I sighed, I rolled my eyes, and I got over it. Delays are common, and I didn’t expect it to turn into anything more. So, I pulled out my book, turned up the music on my iPhone and waited. Just before the train arrived, the speakers crackled with another announcement:

“All Epping trains will be terminating at Clifton Hill. Connex apologises for any inconvenience.”

And that’s when I knew I’d be getting home later than usual.

They put us on the train, took us off the train. Put us on a bus, took us off the bus. Then they put us back on the train. No one had any idea what was going on, or why the train wasn’t running. There was some talk of construction gone wrong, or a suicide attempt, or even a car accident. I’m usually supportive of Connex and their efforts to keep people informed, but last night was a complete shambles.

The replacement buses were only running from one side of the train station, yet there were no signs or employees to point people in the right direction. The employees waiting on the other side were rude, and completely unhelpful when asked about what was going on. We were pushed onto buses until we were practically in each other’s laps, and even then they yelled at us to move further back.

I was disappointed, since the last time there were issues when I was travelling, the updates and service provided were absolutely brilliant. Connex really dropped the ball on this one. I mean, I get it. They were cold, and tired, and probably pissed off about working so late. So were we, though, and we weren’t being paid to stand there and shiver.

Thanks for the night out, Connex. Let’s not do it again.

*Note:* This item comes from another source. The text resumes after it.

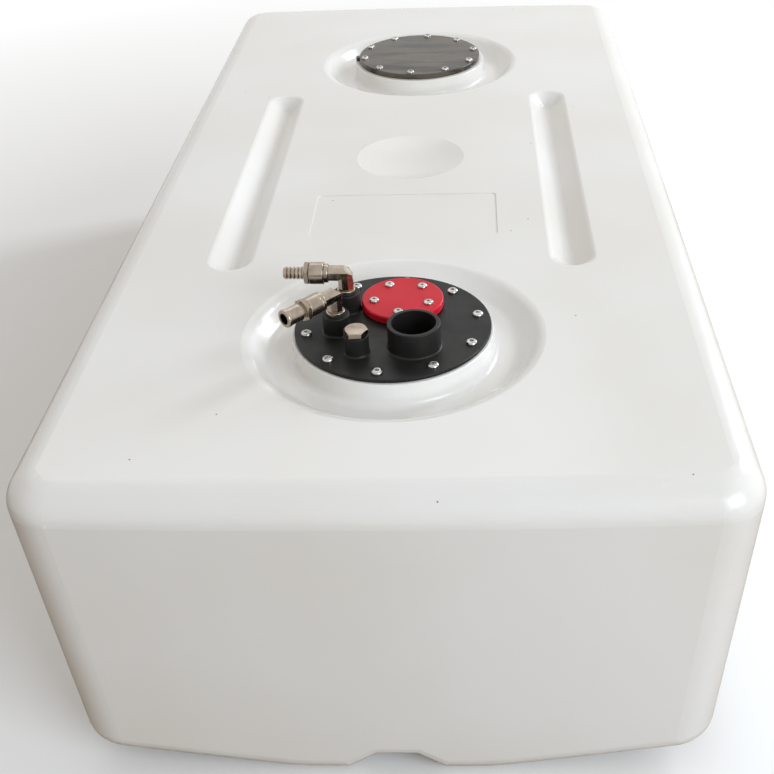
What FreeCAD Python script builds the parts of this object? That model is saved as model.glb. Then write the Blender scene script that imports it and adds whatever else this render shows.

(I’m pretty sure that my stuffed up nose, puffy eyes and drowsiness are related to whatever perfumes my classmates were wearing. But if I disappear after this and you can’t get in touch with me then I probably have swine flu. And since I don’t know anyone who has swine flu, you might want to stay away from my website, because seriously? No one has any idea how that shit could be transmitted.)